Si le dossier pédagogique informe des viols commis en Belgique, il ne leur applique pas le même procédé de spectacularisation. Alors que les femmes sans-abri subissent massivement des violences sexuelles – Anne Lorient, une Française anciennement SDF, déclare avoir été "violée 70 fois en 17 ans de rue" -, tout comme une aide-ménagère sur trois en Belgique et, selon des études canadiennes, entre 70 et 90% des femmes autistes, le dossier pédagogique ne daigne pas publier leurs témoignages, pourtant tout aussi glaçants. Le constat est d’autant plus frappant pour les mineur·es.
Alors qu’il est question de viols correctifs sur des adolescentes lesbiennes en Afrique du Sud ou de pédocriminalité de la part d’un prêtre au Nicaragua (ce qui est ironique quand on connait la prévalence de ces crimes au sein de l’Eglise belge), les violences perpétrées sur des enfants par des hommes occidentaux brillent par leur absence.
D’un côté, des hommes noirs violeurs d’une extrême brutalité. De l’autre, des hommes blancs qui ont dérapé
Or, en Belgique, on estime que 2 à 4 élèves par classe sont victimes d’inceste ; quatre mineur·es signalent chaque jour avoir été victimes d’agressions sexuelles, un chiffre largement sous-estimé puisque seul un tiers des victimes romprait le silence. La Belgique n’est pas étrangère non plus aux cyber-violences sexuelles, qui toucheraient 20% des adolescent·es dont une majorité de filles, ni à la prostitution infantile, au trafic d’enfants, à la consommation de pédopornographie, ou au tourisme pédosexuel, commercialisé en ligne dans ses formes les plus récentes. Et pourtant…

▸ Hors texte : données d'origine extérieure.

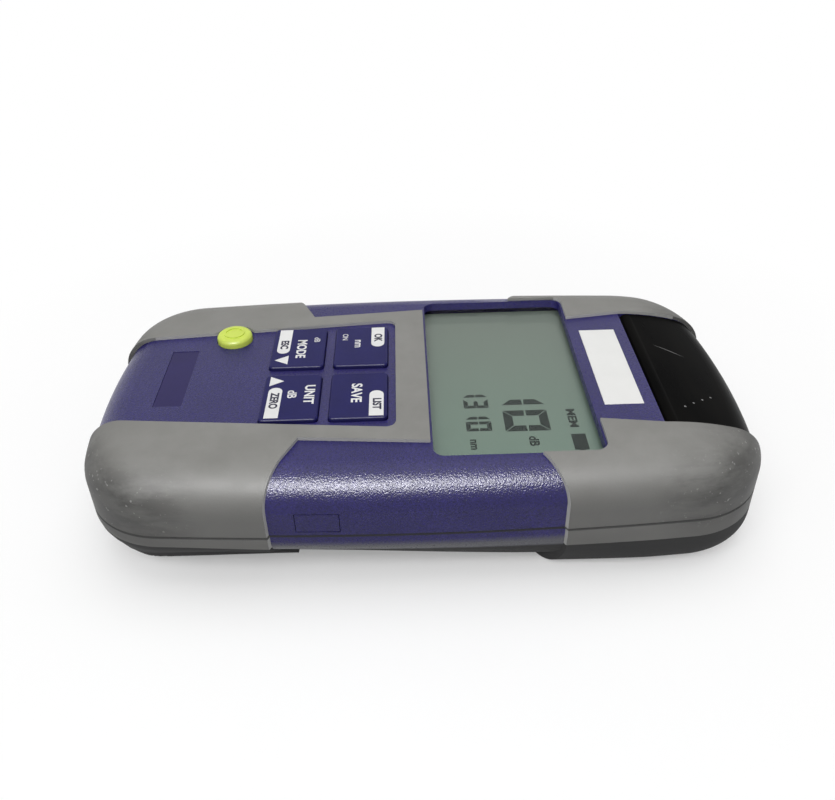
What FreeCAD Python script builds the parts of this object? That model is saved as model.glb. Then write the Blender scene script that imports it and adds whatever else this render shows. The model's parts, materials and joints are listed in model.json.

Dans le dossier, pédagogique, du côté des enfants et adolescent·es violenté·es au "Nord", c’est silence radio. En revanche, les mariages d’enfants au "Sud" (pas ceux d’enfants blancs aux Etats-Unis) et les mutilations génitales féminines sont sur le devant de la scène. Le dossier ne survisibilise pas n’importe quelles violences, mais celles qui incarnent l’altérité radicale, invoquée depuis l’ère coloniale pour marquer la supériorité des civilisations occidentales.
Ces réalités n’existent-elles pas ? N’a-t-on pas raison de les dénoncer ? Sans aucun doute. Mais, là encore, évitons l’écueil du traitement différencié, a fortiori dans un contexte où le racisme biologique a cédé la place à un racisme de type culturel. En l’occurrence : cessons d’attribuer à "leur culture" les violences des hommes racisés, et à une pathologie mentale celles commises par des hommes blancs. Comme le résume la sociologue Sherene Razack : "Quand des hommes blancs tirent sur leurs femmes et leurs enfants et mettent le feu à la maison, personne ne considère que c’est une pratique typique de la culture blanche".
Or, les violences commises par des hommes occidentaux s’articulent aussi à une culture majoritaire : l’emphase sur l’individu autonome, la nucléarisation des familles, associées à la misogynie, favorisent l’isolement des femmes et, partant, leur exposition à la violence au sein des foyers. Mais si la violence peut parfois, selon les contextes culturels, prendre des formes différentes, c’est bien le patriarcat qui en reste la cause.
Qualifier les mariages d’enfants de "pratiques culturelles" est un raccourci dangereux, qui occulte l’impact de facteurs historiques et socio-politiques. En mettant en exergue l’expression la plus extrême du mariage forcé, comme celle de l’union d’une enfant yéménite de neuf ans à un vieillard qui la bat et la viole, le tout sans contextualisation, et en présentant cela comme le reflet d’une culture, on apporte de l’eau au moulin des discours xénophobes.
Il serait bien utile de rappeler dans ce type de dossier pédagogique que, quel que soit le contexte culturel, la guerre favorise l’amplification et la multiplication des violences de genre les plus cruelles.